I remember reading somewhere it's a good practice to redirect pages using GET to show the next page after a POST request. Why is it so?

+10  A: 

This way, if the user reloads the page, the browser won't send another POST.

For example, if the page is an order confirmation page, you don't want the order to be repeated if the user refreshes the page.

SLaks
A: 

I would assume this is so that the following page is bookmarkable.

lo_fye
Stack Overflow answers are not a good place to ass-u-me.
gahooa
I don't think my answer was bad - bookmarkability is a valid reason to use GET after a redirect. GET keeps the parameters in the querystring, which makes bookmarking dynamic pages possible.
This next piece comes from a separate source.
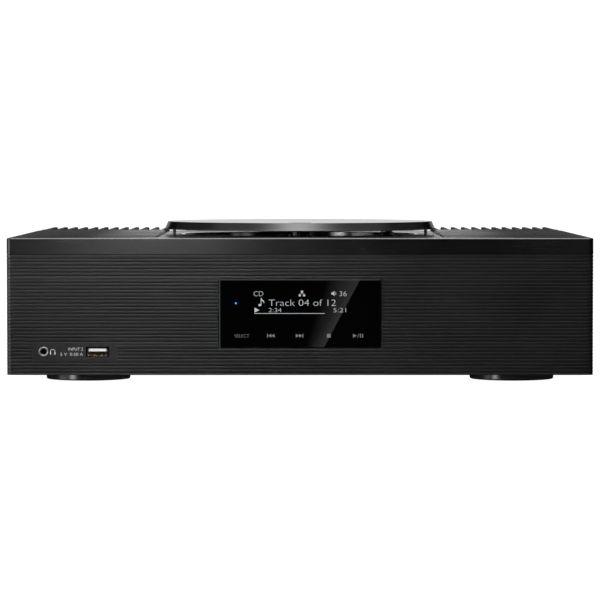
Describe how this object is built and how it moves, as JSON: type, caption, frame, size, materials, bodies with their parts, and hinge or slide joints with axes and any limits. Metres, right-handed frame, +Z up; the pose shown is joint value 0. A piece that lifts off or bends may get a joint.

The accepted answer ("to avoid double posting") doesn't explain why to use GET, it just promotes not double posting.
lo_fye
A: 

It's because if a user submits a form and is taken to the thankyou page, then refreshes that page, the browser will prompt the user to resubmit the form, thus creating two posts to your data handler. If you redirect to the thankyou page with GET, the post vars are empty so the form won't be resubmitted.

I'm not sure it's still considered good practice - haven't heard anything on the subject for a while.

adam
A: 

GET is idempotent while POST isn't. If the user reloads the page (or returns there by clicking the browser's Back button), nothing breaks.

RegDwight
Well, it should work that way, at least. There's nothing requiring that on the web server side; `GET` can muck up anything the web site developer tells it to. Also, modern browsers prompt the user before reloading a `POST` page but not a `GET` page.
Mike D.
A: 

If you can't remember why it's good practice then maybe there isn't a good justification for it.

IMHO, it's a case of swings and roundabouts - and certainly easy to argue the converse - whether its good practice or not really depends on how it fits in with the rest of your code.

C.

symcbean
He's asking why it's good practice, so to answer him with a "You don't know, don't do it," isn't a great answer.